In November 1999 I joined an initiative from the Institute of Spirituality
at Sarum College in Salisbury to commit to Reflect 2000 – a year
of meeting each month in small groups of all denominations to journey
into the New Millenium together in reflection and prayer. The heart
of Reflect 2000 was the prayer which unites all Christians: The Lord’s
Prayer. But what made this experience life changing for me was having
my heart and mind opened to the original Aramaic, thanks to the commentary
by Neil Douglas-Klotz which we followed month by month.
Abwoon is the inspiration for this edition of BiC. So what does it mean?
The word translates into the very familiar Our Father, however Douglas-Klotz’s
commentary was to challenge all my preconceived assumptions about God.
Of Abwoon, he writes:
Abwoon may be said to have four parts to its sound-meaning:
A: the Absolute, the Only being, the pure Oneness and Unity, source
of all power and stability (echoing to the ancient sacred sound AL and
the Aramaic word for God, Alaha, literally, “the Oneness”).
bw: a birthing, a creation, a flow of blessing, as if from the “interior”
of this Oneness to us.
oo: the breath or spirit that carries this flow, echoing the sound of
breathing and including all forces we now call magnetism, wind, electricity,
and more. This sound is linked to the Aramaic phrase rukha d’qoodsha,
which later translated as “Holy Spirit”.
n: the vibration of this creative breath from Oneness as it touches
and interpenetrates form.
There must be a substance that this force touches, moves, and changes.

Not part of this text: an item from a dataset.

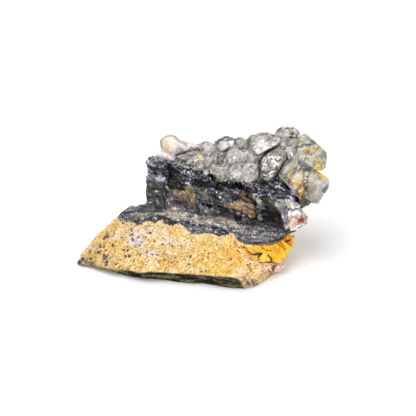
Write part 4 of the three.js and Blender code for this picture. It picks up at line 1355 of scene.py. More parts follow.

This sound echoes the earth, and the body here vibrates as we intone
the whole name slowly: Ah-bw-oo-n.
As I reflected on this translation I became more and more aware that
to speak the word Abwoon was the very act of breathing itself (try it!).
I came to realise that in simply breathing I am at one with the entirety
of creation and Creator and more than this that if God is breath itself
then every breath we take comes from God (do read the poem in this edition
on page 5).
So if the very act of breathing IS the presence of God then God is in
us, with us and around us all the time. When we speak of our ‘God-given
potential’ we are therefore saying that every person, every relationship
and every living thing has the potential to bear witness to the presence
of God. This revelation was life changing for me and the more I thought
about it the more aware I became of how important it is to be rooted
into the community beyond yet including the community of the church.
So in this edition of BiC we have tried to reflect God’s breath
flowing through all and in all bringing hope and potential in every
living thing.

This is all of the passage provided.